Jean Jacques Wondo, expert sur des questions militaires et ancien conseiller en charge de la réforme en profondeur de l’ANR en vue d’augmenter la capacité de la sûreté et sécurité de l’Etat. Un projet "saboté", selon lui, notamment en l’impliquant dans la "sordide" affaire Malanga.
Tribune
La prise, ce mercredi 10 décembre 2025, de la ville d’Uvira, dans le Sud-Kivu, constitue un facteur déterminant susceptible d’élargir le rayon d’occupation territoriale de la rébellion et de précipiter sa progression à l’intérieur du pays. Cette ville stratégique, à bien des égards, était érigée comme le verrou du dispositif défensif des FARDC, fortement appuyées par l’armée burundaise, déployée à hauteur d’environ 15 000 hommes, lesquels se sont révélés incapables d’en assurer durablement la défense. Par ailleurs, quelques milliers de combattants Wazalendo et des éléments des FDLR, également engagés aux côtés des Forces armées de la République démocratique du Congo (FARDC), n’ont pas non plus offert davantage de résistance. Désorganisés et désarticulés avec les autres forces alliées, ils ont rapidement abandonné les positions avancées qu’ils occupaient en amont d’Uvira.

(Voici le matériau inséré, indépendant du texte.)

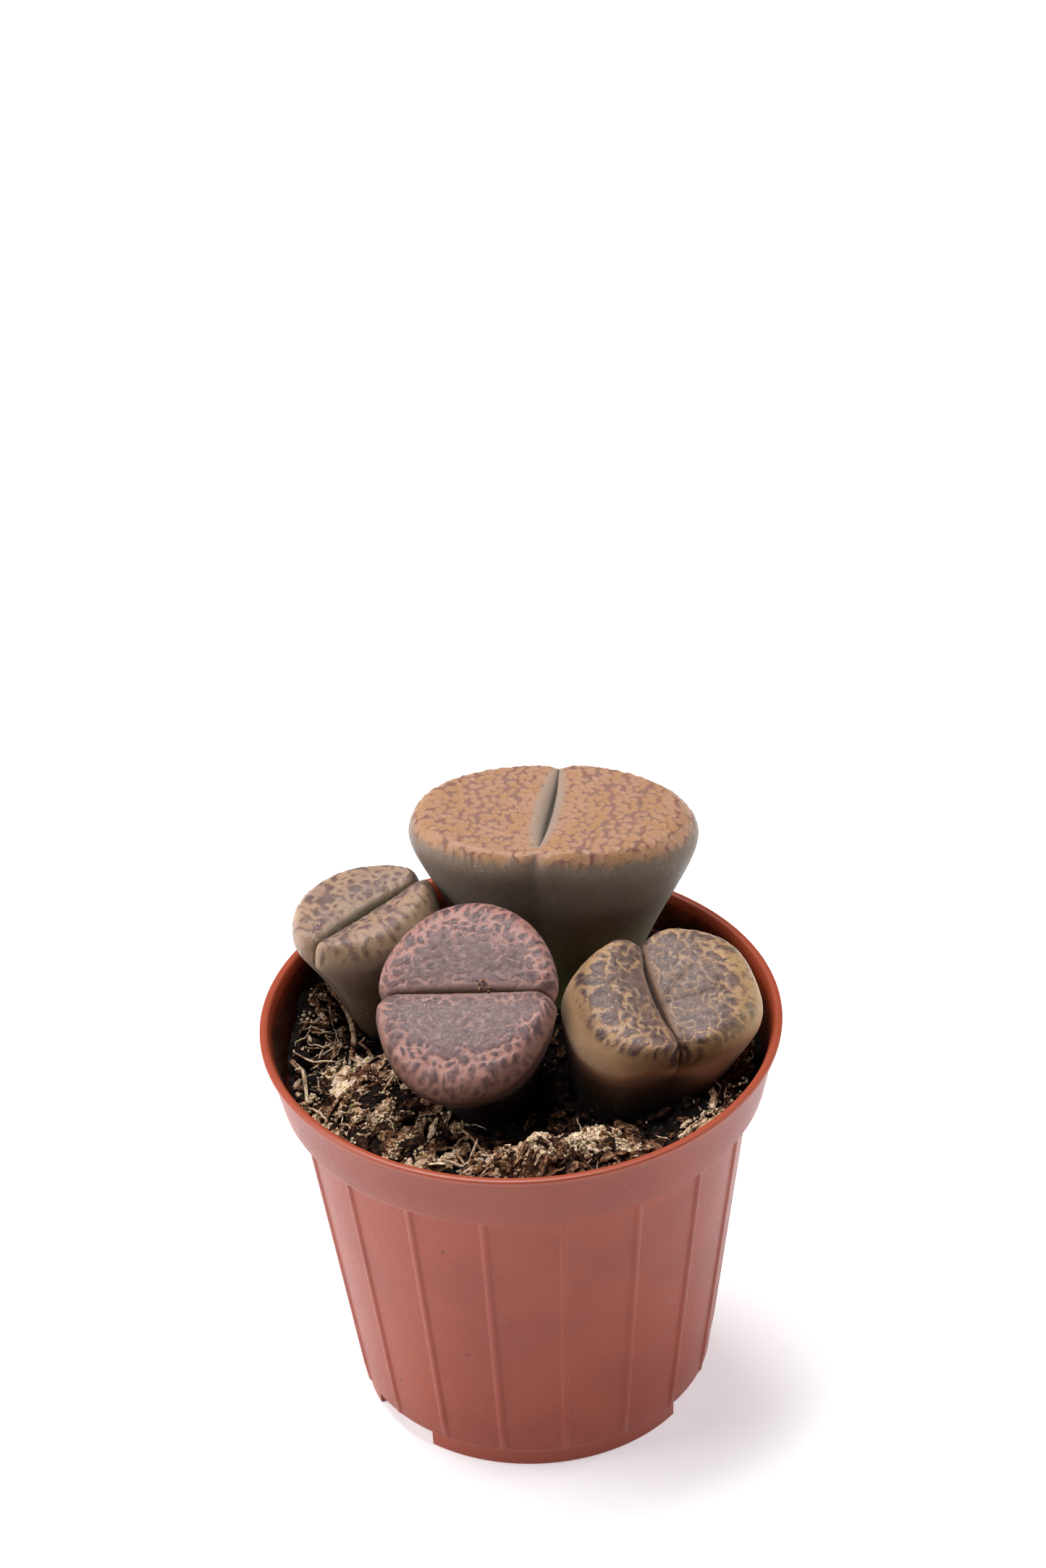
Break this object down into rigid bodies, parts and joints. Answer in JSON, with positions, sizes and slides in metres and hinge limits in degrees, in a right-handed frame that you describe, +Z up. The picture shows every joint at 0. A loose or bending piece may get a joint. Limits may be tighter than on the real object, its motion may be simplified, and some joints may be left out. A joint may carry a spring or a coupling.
{
  "type": "potted living stones",
  "caption": "Living-stone succulents with split, flat-topped leaf pairs, standing in gritty soil in a small ribbed plastic nursery pot with a collar and a rolled lip.",
  "frame": {"origin": "middle of the pot's foot ring, on the surface it stands on", "axes": "+Z up, out of the pot; +X to the right and -Y towards the viewer, with the tallest plant at the back (+Y)"},
  "size_m": [0.055, 0.055, 0.0611],
  "materials": {
    "pot_plastic": "satin moulded terracotta-coloured plastic, finely grained below the collar, brighter on the rolled lip",
    "soil": "rough dark peat with bark and coir chips and mineral grains",
    "soil_crust": "rough pale cake of mineral grit and fibre",
    "leaf_orange": "smooth waxy skin, orange-tan face with a net of brown-red lines, grey-green sides",
    "leaf_olive": "smooth waxy skin, olive-tan face with dull mauve-brown markings",
    "leaf_mauve": "smooth waxy skin, mauve face with grey windows and pink streaks at the edge",
    "leaf_tan": "smooth waxy skin, yellow-tan with grey-violet islands and windows"
  },
  "bodies": {
    "root": {"pot": "pot_plastic", "soil": "soil", "soil_crust": "soil_crust", "plant_back": "leaf_orange", "plant_left": "leaf_olive", "plant_front": "leaf_mauve", "plant_right": "leaf_tan"}
  },
  "joints": []
}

À la suite de cette débâcle, le Burundi se voit très probablement contraint de rapatrier ses troupes, démotivées et éprouvées par l’intensité des combats, afin de prioriser la défense de son territoire national contre d’éventuels assauts de groupes rebelles tels que Red-Tabara. Ce repositionnement pourrait s’accompagner d’une tentative de négociation d’un accord de non agression avec le Rwanda, dans une logique de sécurisation de ses frontières.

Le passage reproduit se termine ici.